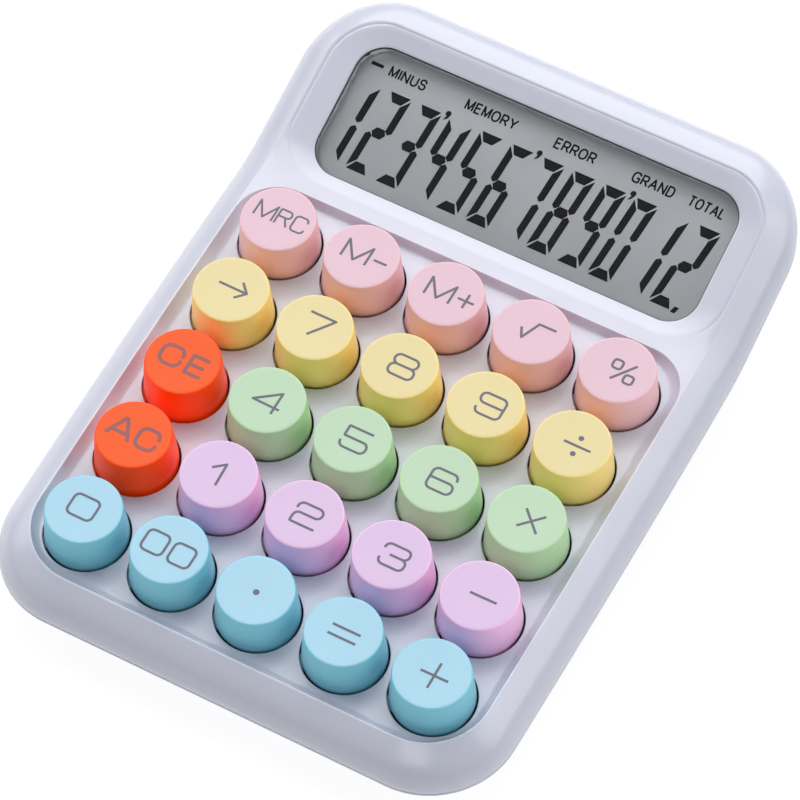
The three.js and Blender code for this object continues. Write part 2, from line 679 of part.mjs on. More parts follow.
const cell = place(calculator, 'aaa_cell', makeCell(), cellSleeve, [CELL.x, CELL.y, CELL.z]);
cell.rotation.y = Math.PI / 2;
place(calculator, 'battery_contact_plate', makeContactPlate(1), steel);
place(calculator, 'battery_contact_spring', makeContactSpring(), steel);
place(calculator, 'battery_lead_red', makeLead(1), wireRed);
place(calculator, 'battery_lead_black', makeLead(-1), wireBlack);

const foot = makeFoot();
for (const [end, y] of [['front', FOOT.frontY], ['rear', FOOT.backY]]) {
  for (const [label, side] of twoSides) {
    place(calculator, `foot_${end}_${label}`, foot, darkRubber, [side * FOOT.x, y - CASE_CENTRE_Y, 0]);
  }
}

const caseScrew = makeScrew(CASE_SCREW);
for (const { name, x, y } of CASE_SCREWS) {
  for (const [label, side] of twoSides) {
    place(deck, `case_screw_${name}_${label}`, caseScrew, steel, [side * x, y, CASE_SCREW.seat - GAP]);
  }
}

const boardScrew = makeScrew(BOARD_SCREW);
const underBoard = BOARD.top - BOARD.thickness - GAP;
for (const [row, rowSide] of [['front', -1], ['rear', 1]]) {
  for (const [label, side] of twoSides) {
    const at = [side * BOARD_BOSS.x, rowSide * BOARD_BOSS.y, underBoard];
    place(deck, `board_screw_${row}_${label}`, boardScrew, steel, at);
  }
}
for (const [label, side] of twoSides) {
  const at = [side * HOLDER_BOSS.x, HOLDER_BOSS.y, EAR.top - EAR.thickness - GAP];
  place(head, `holder_screw_${label}`, boardScrew, steel, at);
}

export default calculator;
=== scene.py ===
"""Desk calculator: the looks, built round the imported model.

Lengths in this file are millimetres unless a name says otherwise. Most shapes are made in the deck
frame: its origin is where the middle key's axis meets the key deck, +Y runs towards the display and
+Z is the direction in which the keys travel. A level is a height above the deck's plane, which
follows the bend up into the tilted display head.
"""
import math

import bpy
import numpy as np
from mathutils import Matrix, Vector
from mathutils.geometry import delaunay_2d_cdt


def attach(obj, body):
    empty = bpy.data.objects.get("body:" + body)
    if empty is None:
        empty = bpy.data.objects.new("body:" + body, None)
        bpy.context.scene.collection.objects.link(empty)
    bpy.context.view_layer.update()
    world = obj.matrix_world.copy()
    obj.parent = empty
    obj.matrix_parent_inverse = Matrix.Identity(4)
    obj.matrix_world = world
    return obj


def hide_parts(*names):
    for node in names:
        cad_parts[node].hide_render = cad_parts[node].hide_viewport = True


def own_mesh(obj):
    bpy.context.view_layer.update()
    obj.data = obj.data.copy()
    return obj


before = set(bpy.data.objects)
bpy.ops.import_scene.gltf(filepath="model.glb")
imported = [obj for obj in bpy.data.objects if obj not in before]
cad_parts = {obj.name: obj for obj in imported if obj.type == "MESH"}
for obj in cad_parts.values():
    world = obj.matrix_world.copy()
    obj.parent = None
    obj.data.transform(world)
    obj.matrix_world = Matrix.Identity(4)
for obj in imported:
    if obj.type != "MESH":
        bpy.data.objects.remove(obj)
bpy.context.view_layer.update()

MM = 0.001
BODY = "calculator"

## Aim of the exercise
Restate the whole listing exactly.

## Exercise response
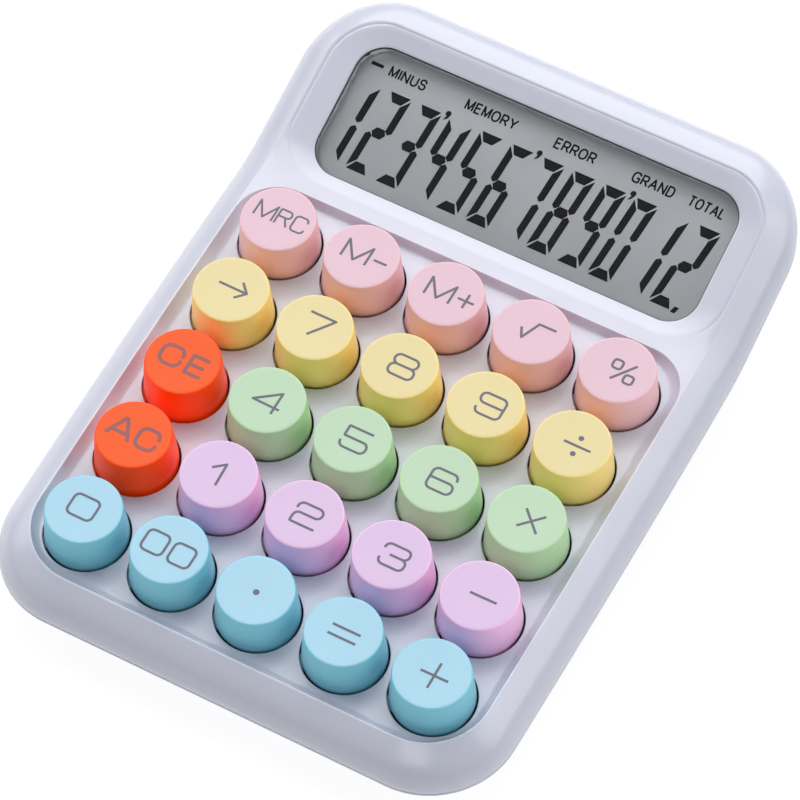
The three.js and Blender code for this object continues. Write part 2, from line 679 of part.mjs on. More parts follow.
const cell = place(calculator, 'aaa_cell', makeCell(), cellSleeve, [CELL.x, CELL.y, CELL.z]);
cell.rotation.y = Math.PI / 2;
place(calculator, 'battery_contact_plate', makeContactPlate(1), steel);
place(calculator, 'battery_contact_spring', makeContactSpring(), steel);
place(calculator, 'battery_lead_red', makeLead(1), wireRed);
place(calculator, 'battery_lead_black', makeLead(-1), wireBlack);

const foot = makeFoot();
for (const [end, y] of [['front', FOOT.frontY], ['rear', FOOT.backY]]) {
  for (const [label, side] of twoSides) {
    place(calculator, `foot_${end}_${label}`, foot, darkRubber, [side * FOOT.x, y - CASE_CENTRE_Y, 0]);
  }
}

const caseScrew = makeScrew(CASE_SCREW);
for (const { name, x, y } of CASE_SCREWS) {
  for (const [label, side] of twoSides) {
    place(deck, `case_screw_${name}_${label}`, caseScrew, steel, [side * x, y, CASE_SCREW.seat - GAP]);
  }
}

const boardScrew = makeScrew(BOARD_SCREW);
const underBoard = BOARD.top - BOARD.thickness - GAP;
for (const [row, rowSide] of [['front', -1], ['rear', 1]]) {
  for (const [label, side] of twoSides) {
    const at = [side * BOARD_BOSS.x, rowSide * BOARD_BOSS.y, underBoard];
    place(deck, `board_screw_${row}_${label}`, boardScrew, steel, at);
  }
}
for (const [label, side] of twoSides) {
  const at = [side * HOLDER_BOSS.x, HOLDER_BOSS.y, EAR.top - EAR.thickness - GAP];
  place(head, `holder_screw_${label}`, boardScrew, steel, at);
}

export default calculator;
=== scene.py ===
"""Desk calculator: the looks, built round the imported model.

Lengths in this file are millimetres unless a name says otherwise. Most shapes are made in the deck
frame: its origin is where the middle key's axis meets the key deck, +Y runs towards the display and
+Z is the direction in which the keys travel. A level is a height above the deck's plane, which
follows the bend up into the tilted display head.
"""
import math

import bpy
import numpy as np
from mathutils import Matrix, Vector
from mathutils.geometry import delaunay_2d_cdt


def attach(obj, body):
    empty = bpy.data.objects.get("body:" + body)
    if empty is None:
        empty = bpy.data.objects.new("body:" + body, None)
        bpy.context.scene.collection.objects.link(empty)
    bpy.context.view_layer.update()
    world = obj.matrix_world.copy()
    obj.parent = empty
    obj.matrix_parent_inverse = Matrix.Identity(4)
    obj.matrix_world = world
    return obj


def hide_parts(*names):
    for node in names:
        cad_parts[node].hide_render = cad_parts[node].hide_viewport = True


def own_mesh(obj):
    bpy.context.view_layer.update()
    obj.data = obj.data.copy()
    return obj


before = set(bpy.data.objects)
bpy.ops.import_scene.gltf(filepath="model.glb")
imported = [obj for obj in bpy.data.objects if obj not in before]
cad_parts = {obj.name: obj for obj in imported if obj.type == "MESH"}
for obj in cad_parts.values():
    world = obj.matrix_world.copy()
    obj.parent = None
    obj.data.transform(world)
    obj.matrix_world = Matrix.Identity(4)
for obj in imported:
    if obj.type != "MESH":
        bpy.data.objects.remove(obj)
bpy.context.view_layer.update()

MM = 0.001
BODY = "calculator"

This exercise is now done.